**Material**

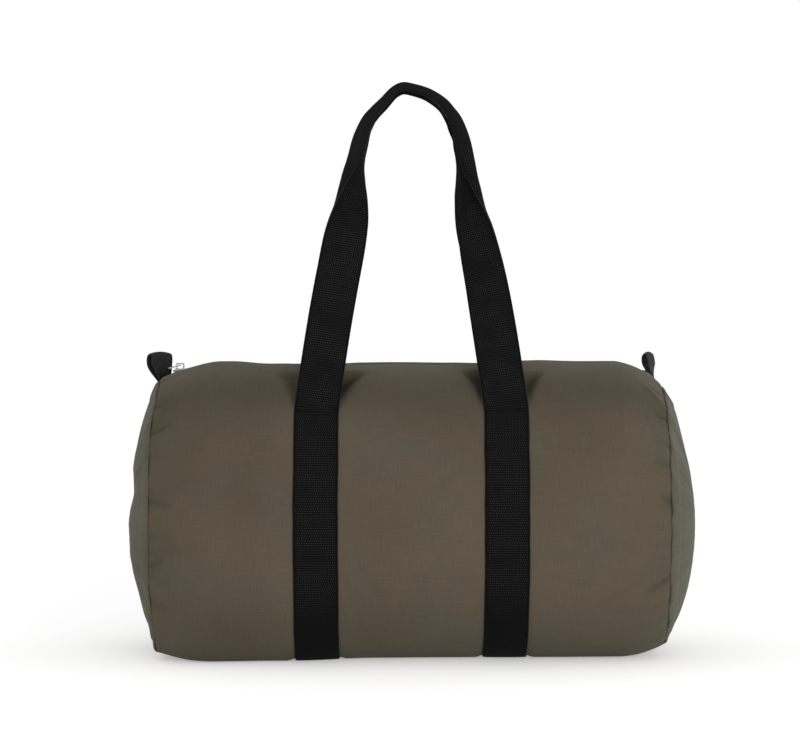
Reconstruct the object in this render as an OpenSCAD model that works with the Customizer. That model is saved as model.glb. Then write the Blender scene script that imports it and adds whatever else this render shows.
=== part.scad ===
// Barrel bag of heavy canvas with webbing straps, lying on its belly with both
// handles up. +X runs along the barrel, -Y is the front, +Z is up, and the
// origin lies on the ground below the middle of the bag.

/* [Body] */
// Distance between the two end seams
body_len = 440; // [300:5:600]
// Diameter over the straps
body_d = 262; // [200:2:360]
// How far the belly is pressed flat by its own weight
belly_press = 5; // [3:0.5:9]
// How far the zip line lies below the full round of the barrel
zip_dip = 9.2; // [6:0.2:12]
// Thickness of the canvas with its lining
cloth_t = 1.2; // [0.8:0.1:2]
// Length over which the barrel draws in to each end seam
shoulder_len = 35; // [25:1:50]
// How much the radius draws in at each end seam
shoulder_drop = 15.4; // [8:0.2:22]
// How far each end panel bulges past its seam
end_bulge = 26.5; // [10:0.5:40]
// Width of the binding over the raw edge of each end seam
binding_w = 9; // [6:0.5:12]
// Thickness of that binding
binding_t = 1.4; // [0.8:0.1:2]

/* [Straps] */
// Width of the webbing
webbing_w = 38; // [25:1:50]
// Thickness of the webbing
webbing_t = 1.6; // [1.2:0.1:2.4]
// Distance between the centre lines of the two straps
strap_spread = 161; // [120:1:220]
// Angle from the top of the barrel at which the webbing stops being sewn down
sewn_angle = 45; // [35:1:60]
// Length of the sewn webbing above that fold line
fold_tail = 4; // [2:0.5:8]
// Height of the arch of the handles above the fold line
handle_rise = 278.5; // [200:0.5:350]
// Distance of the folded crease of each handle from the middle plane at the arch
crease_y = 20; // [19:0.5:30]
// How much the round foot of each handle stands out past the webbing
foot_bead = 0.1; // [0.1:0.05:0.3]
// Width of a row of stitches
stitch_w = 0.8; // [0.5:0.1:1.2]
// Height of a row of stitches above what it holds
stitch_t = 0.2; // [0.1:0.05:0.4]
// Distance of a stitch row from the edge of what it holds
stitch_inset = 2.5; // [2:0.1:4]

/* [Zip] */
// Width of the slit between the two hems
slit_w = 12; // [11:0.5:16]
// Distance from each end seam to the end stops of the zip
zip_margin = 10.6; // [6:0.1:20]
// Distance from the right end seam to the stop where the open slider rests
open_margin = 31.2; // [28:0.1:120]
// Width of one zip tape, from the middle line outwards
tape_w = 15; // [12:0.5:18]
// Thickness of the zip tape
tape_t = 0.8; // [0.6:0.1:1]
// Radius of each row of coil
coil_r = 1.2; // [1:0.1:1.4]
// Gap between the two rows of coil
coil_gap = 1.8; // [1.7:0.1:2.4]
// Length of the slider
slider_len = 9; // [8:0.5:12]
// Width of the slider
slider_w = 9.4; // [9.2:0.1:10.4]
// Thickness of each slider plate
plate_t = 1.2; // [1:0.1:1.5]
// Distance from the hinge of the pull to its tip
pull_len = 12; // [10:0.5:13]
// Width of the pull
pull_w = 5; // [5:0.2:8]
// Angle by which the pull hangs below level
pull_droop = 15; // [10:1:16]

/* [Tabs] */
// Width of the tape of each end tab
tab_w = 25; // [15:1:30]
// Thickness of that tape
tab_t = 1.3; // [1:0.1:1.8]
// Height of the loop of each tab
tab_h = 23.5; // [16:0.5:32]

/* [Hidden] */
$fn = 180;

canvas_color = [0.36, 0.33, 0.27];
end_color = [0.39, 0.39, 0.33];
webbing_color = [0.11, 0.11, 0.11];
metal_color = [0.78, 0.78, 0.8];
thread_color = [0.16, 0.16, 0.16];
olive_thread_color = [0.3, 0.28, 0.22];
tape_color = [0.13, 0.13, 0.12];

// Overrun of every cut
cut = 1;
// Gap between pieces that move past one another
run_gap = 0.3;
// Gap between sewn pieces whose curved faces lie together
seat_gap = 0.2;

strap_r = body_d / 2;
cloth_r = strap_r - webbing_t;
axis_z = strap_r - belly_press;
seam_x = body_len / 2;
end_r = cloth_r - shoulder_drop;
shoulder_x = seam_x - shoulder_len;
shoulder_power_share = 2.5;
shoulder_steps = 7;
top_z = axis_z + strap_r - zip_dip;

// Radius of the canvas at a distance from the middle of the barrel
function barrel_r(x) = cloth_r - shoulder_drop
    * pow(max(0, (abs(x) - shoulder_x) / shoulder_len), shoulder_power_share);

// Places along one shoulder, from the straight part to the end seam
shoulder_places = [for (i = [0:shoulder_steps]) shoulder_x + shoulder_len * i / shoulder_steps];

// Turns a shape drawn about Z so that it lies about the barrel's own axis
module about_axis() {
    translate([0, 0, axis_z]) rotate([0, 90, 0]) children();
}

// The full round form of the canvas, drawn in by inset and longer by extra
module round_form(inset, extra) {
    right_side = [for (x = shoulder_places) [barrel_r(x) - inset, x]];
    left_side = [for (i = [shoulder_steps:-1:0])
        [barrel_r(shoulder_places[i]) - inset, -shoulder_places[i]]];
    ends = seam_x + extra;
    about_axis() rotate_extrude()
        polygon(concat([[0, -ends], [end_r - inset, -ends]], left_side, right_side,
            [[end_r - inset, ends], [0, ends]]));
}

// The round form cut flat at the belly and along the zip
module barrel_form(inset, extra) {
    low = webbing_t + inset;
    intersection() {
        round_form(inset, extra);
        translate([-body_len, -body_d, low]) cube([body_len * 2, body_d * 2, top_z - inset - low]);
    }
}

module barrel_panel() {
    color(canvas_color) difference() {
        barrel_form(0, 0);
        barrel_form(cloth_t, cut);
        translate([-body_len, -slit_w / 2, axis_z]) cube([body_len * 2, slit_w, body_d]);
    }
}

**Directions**
Return exactly the leading lines of the listing, stopping after the line in which "of the bag." occurs.

**The completed task**
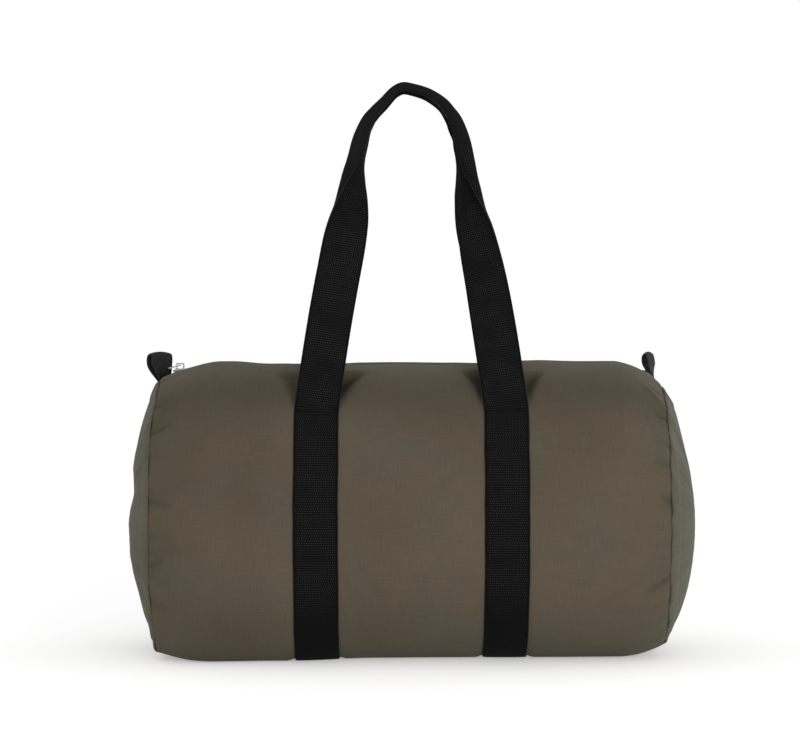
Reconstruct the object in this render as an OpenSCAD model that works with the Customizer. That model is saved as model.glb. Then write the Blender scene script that imports it and adds whatever else this render shows.
=== part.scad ===
// Barrel bag of heavy canvas with webbing straps, lying on its belly with both
// handles up. +X runs along the barrel, -Y is the front, +Z is up, and the
// origin lies on the ground below the middle of the bag.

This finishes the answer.